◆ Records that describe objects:
====================
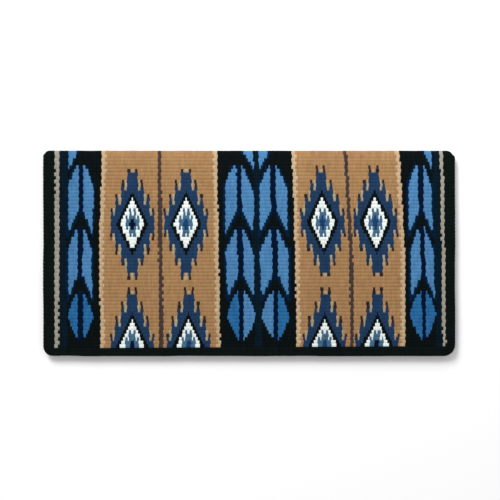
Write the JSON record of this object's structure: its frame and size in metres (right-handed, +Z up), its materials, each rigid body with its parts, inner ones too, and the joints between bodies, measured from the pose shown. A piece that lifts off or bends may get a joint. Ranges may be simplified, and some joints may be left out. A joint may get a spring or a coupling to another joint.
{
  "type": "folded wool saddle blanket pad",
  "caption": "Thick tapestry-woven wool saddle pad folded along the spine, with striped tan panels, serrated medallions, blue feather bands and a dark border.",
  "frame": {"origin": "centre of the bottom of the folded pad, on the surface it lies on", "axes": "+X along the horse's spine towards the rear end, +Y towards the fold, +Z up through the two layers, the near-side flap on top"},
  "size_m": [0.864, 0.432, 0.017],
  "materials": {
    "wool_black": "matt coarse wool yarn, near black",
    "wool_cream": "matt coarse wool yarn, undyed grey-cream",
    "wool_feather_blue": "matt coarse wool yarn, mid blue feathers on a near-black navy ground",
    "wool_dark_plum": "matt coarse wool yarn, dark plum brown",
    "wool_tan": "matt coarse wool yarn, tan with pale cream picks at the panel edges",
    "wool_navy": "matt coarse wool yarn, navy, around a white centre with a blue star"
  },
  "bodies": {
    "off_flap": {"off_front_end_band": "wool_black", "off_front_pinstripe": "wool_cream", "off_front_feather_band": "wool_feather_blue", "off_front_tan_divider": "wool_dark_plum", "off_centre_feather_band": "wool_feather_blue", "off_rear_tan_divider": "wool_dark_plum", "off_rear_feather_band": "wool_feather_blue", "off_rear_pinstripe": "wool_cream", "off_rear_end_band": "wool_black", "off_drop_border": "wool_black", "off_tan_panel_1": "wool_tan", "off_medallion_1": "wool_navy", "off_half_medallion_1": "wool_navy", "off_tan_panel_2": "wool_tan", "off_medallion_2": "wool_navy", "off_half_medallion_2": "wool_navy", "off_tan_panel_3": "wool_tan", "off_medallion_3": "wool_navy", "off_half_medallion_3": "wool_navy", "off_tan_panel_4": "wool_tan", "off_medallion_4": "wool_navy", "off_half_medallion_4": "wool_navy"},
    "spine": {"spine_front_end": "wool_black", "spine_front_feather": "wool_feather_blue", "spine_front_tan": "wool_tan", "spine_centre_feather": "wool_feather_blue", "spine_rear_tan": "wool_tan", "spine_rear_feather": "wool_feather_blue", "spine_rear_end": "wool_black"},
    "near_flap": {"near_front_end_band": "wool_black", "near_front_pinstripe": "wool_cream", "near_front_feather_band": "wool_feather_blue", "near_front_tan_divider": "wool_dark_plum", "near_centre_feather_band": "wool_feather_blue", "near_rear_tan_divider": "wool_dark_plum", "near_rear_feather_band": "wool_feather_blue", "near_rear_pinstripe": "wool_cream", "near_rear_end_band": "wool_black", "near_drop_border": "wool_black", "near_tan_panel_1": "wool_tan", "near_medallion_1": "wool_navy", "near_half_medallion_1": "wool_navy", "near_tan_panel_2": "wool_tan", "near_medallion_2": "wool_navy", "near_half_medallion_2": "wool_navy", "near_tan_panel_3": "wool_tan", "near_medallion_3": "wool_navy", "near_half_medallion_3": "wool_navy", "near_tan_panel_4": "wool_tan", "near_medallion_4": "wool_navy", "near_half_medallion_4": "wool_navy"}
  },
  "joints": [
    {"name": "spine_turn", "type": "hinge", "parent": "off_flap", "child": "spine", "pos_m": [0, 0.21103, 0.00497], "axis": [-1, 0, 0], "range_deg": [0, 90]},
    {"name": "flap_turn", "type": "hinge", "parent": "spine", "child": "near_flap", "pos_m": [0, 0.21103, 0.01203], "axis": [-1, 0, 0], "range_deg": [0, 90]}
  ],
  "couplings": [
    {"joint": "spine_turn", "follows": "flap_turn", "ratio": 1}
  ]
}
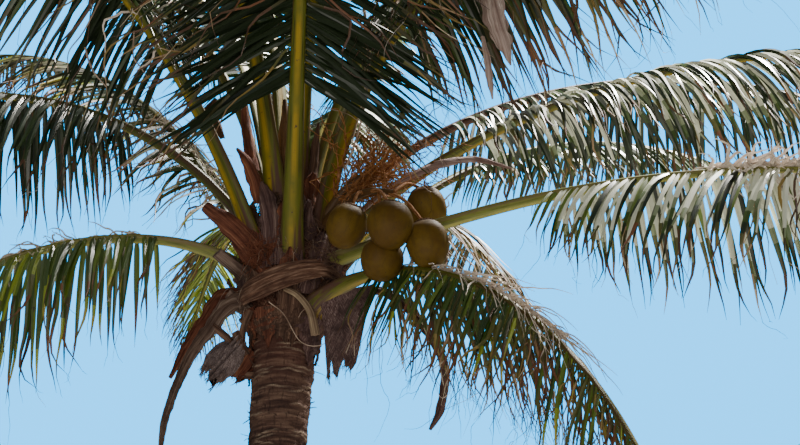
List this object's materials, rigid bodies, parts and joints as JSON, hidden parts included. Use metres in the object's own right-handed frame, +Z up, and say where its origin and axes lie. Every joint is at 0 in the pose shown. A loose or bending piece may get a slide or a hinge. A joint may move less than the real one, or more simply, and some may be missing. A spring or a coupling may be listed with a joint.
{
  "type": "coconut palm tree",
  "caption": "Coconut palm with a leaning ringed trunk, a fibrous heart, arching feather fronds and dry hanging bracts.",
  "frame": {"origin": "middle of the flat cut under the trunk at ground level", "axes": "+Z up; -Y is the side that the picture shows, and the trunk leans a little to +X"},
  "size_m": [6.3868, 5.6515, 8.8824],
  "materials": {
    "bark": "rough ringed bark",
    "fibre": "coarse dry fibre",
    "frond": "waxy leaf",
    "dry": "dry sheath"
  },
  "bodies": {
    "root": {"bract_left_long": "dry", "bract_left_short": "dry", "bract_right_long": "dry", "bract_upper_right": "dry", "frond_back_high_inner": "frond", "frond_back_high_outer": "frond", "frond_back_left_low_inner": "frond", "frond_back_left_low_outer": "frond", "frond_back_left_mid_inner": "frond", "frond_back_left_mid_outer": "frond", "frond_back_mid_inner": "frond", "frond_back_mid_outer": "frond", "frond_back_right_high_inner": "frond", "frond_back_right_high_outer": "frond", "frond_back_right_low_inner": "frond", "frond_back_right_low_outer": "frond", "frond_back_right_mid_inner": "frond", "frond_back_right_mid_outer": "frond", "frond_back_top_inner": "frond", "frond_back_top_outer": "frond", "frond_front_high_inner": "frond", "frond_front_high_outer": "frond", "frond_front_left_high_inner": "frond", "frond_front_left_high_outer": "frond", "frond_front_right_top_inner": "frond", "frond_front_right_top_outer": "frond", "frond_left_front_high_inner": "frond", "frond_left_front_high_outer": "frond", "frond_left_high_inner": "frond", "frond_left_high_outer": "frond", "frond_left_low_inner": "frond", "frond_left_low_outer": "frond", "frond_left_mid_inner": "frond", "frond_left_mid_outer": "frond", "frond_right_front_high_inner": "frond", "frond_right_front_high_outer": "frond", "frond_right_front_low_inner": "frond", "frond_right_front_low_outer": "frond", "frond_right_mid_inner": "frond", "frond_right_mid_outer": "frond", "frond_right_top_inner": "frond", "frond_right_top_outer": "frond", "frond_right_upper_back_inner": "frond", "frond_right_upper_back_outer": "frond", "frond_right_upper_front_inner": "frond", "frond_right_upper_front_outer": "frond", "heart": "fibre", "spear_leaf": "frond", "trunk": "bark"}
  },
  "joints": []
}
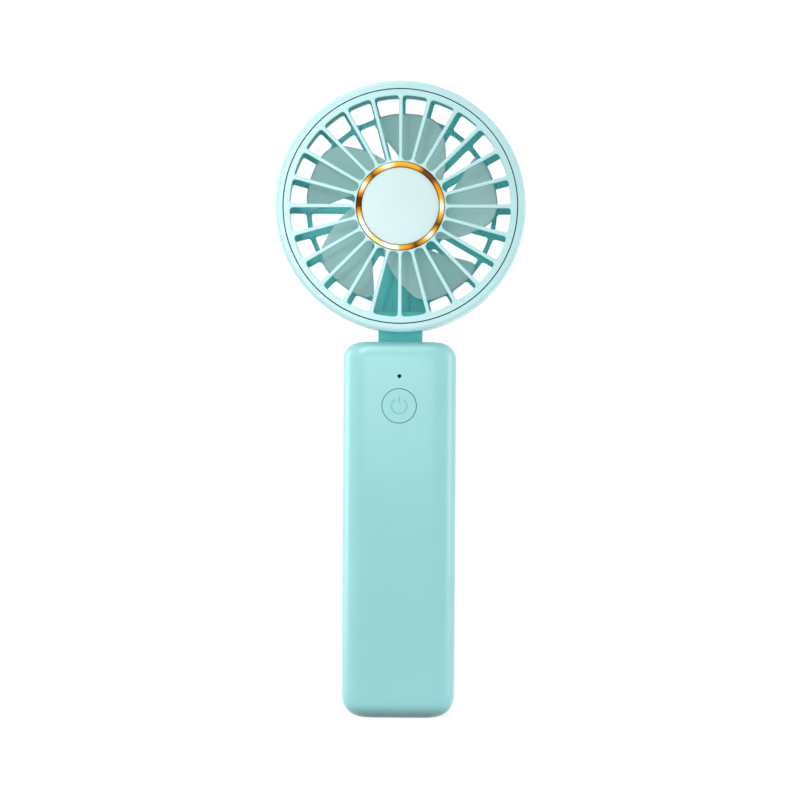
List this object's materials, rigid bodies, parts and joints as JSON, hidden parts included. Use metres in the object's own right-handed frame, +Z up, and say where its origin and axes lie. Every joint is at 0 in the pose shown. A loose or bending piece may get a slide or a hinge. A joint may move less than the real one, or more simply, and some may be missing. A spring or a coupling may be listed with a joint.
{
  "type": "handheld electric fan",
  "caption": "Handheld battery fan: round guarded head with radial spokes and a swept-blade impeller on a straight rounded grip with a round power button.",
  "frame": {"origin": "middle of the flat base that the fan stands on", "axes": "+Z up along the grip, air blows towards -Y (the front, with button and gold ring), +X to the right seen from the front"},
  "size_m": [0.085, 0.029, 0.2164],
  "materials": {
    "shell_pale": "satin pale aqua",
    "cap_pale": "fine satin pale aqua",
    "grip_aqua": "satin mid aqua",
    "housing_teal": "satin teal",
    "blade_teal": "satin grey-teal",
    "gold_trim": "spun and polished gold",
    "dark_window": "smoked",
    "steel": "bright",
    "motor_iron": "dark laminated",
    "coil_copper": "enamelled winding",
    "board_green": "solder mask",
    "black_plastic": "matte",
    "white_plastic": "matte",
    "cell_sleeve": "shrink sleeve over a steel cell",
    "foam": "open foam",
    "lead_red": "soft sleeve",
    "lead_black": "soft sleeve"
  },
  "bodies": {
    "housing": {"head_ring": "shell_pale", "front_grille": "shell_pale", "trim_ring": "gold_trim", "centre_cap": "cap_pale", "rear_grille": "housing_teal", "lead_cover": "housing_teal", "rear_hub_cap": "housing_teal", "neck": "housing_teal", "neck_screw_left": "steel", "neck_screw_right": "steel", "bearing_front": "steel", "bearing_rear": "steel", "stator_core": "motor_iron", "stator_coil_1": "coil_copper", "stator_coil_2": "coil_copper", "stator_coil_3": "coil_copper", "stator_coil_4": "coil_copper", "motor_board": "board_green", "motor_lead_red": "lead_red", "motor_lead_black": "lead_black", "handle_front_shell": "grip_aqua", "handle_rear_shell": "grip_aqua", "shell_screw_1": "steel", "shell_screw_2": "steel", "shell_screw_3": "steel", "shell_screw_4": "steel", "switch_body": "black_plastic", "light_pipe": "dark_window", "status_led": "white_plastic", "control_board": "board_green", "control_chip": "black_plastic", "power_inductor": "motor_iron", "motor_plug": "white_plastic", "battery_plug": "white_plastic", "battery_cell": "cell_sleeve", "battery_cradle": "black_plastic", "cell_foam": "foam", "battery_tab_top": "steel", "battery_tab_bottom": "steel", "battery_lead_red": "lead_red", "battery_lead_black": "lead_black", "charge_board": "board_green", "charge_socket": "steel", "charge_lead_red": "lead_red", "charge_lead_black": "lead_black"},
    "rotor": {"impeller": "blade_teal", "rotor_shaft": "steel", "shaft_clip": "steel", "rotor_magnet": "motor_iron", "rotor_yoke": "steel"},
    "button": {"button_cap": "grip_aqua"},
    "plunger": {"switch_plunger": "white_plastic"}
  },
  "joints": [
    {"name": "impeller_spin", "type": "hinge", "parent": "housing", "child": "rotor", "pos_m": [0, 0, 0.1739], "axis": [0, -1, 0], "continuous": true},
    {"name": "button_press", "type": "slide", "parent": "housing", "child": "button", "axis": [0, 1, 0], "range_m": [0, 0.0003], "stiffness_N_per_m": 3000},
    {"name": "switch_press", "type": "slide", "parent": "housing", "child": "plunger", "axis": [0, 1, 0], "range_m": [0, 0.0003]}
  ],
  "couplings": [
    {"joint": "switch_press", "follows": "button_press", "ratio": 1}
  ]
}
====================
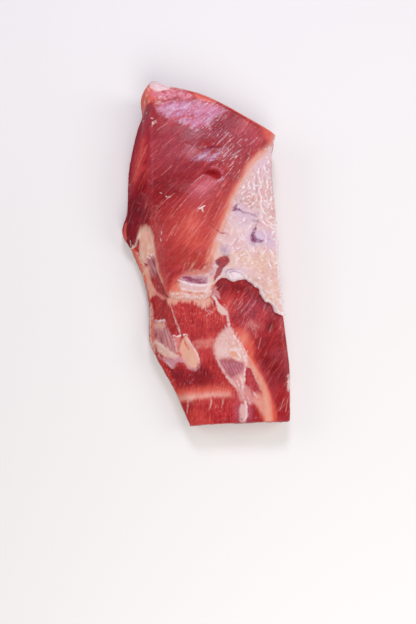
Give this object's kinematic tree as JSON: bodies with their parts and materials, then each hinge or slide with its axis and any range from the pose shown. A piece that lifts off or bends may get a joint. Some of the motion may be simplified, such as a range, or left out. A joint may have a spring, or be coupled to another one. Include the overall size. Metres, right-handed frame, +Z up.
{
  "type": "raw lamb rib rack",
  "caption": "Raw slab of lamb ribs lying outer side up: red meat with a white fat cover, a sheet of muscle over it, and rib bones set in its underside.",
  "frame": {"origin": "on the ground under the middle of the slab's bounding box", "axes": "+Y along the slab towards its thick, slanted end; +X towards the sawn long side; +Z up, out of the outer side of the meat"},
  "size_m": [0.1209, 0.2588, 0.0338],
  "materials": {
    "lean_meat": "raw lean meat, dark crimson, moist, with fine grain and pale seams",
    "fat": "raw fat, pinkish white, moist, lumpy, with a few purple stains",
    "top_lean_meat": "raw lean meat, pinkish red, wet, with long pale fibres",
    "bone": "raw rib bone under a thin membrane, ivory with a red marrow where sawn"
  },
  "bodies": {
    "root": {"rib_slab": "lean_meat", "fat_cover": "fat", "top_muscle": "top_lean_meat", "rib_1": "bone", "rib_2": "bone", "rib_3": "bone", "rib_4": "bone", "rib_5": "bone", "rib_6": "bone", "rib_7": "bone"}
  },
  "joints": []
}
====================
Pull out every line containing "each".

Write the JSON record of this object's structure: its frame and size in metres (right-handed, +Z up), its materials, each rigid body with its parts, inner ones too, and the joints between bodies, measured from the pose shown. A piece that lifts off or bends may get a joint. Ranges may be simplified, and some joints may be left out. A joint may get a spring or a coupling to another joint.
Give this object's kinematic tree as JSON: bodies with their parts and materials, then each hinge or slide with its axis and any range from the pose shown. A piece that lifts off or bends may get a joint. Some of the motion may be simplified, such as a range, or left out. A joint may have a spring, or be coupled to another one. Include the overall size. Metres, right-handed frame, +Z up.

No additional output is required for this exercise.